Silent devoted companionship
“I have found that when you are deeply troubled, there are things you get from the silent devoted companionship of a dog that you can get from no other source.”
— Doris Day
If you’ve ever had a canine friend, you know what Day meant. There is something about the friendship between humans and dogs that defies comparison to anything else.
I’ve found that many of my fellow dog lovers are also fond of animals in general, but most of us will admit that our dogs fill a gap that can’t be filled by any other animal, or even any human. Their instinctive awareness of our moods, their unconditional devotion and their (mostly) silent presence in good times and bad quickly become part of our lives to the point that we can scarcely remember what our days were like without them.

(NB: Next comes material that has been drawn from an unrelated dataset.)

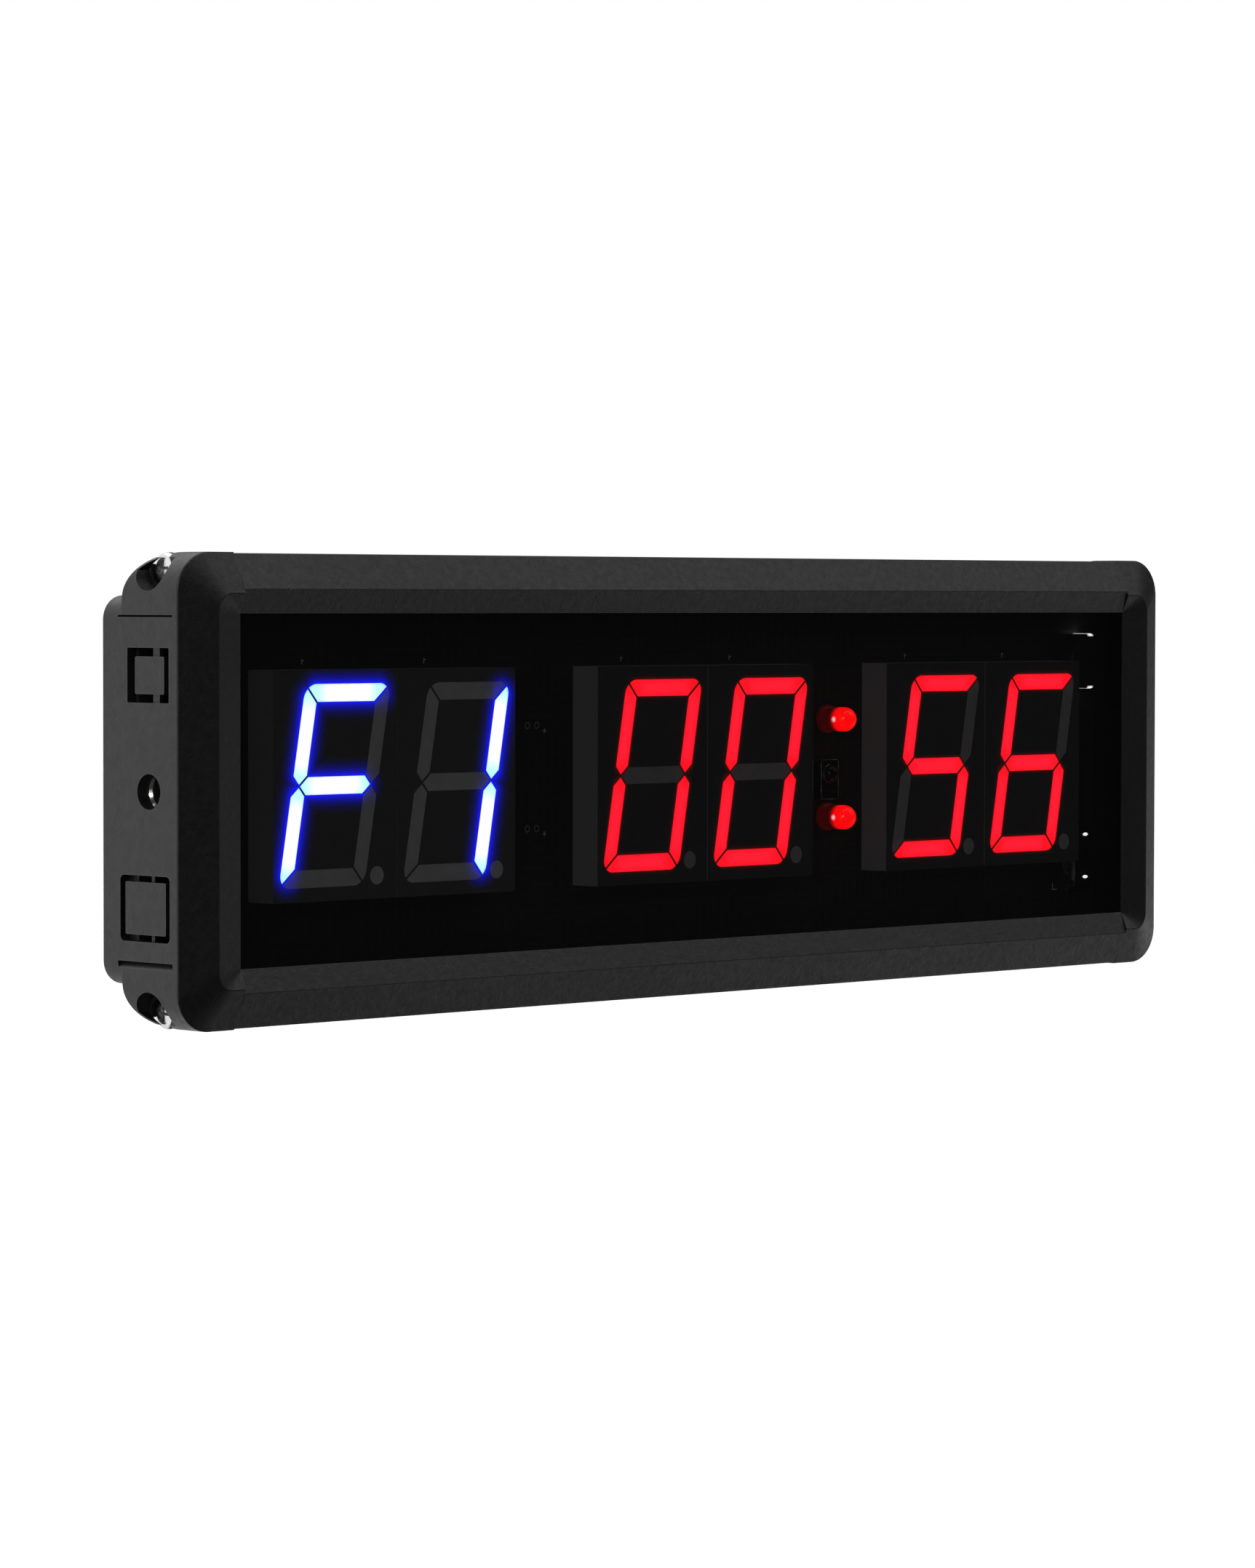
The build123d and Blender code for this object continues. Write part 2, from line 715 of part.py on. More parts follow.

Unlike a lot of people, dogs seem to be even more drawn to us in times when we are sad or distressed. They don’t offer solutions or advice, but they do communicate understanding and concern. They stay beside us, letting us know that whatever else is going on, their loyalty is unchanged and unchanging.
Many of you know that our beloved dog Pasha died less than a year after Jeff’s diagnosis. He had been with us more than sixteen years, and we still miss him. When our lives settle down enough to ensure that we will have the time and stamina required, we plan to adopt another puppy. Meanwhile, I enjoy other people’s dogs, who brighten my walks and make our neighborhoods fun places to be.
If you are “between dogs” as we are, or can’t have a pup for other reasons, I hope you are able to experience some of their benefits through friends and family whose households include a canine or two. To those of you whose homes are blessed with the cheerful chores that go with having a resident pooch, please accept my thanks for the vicarious joy I get from seeing and hearing about your furry friends.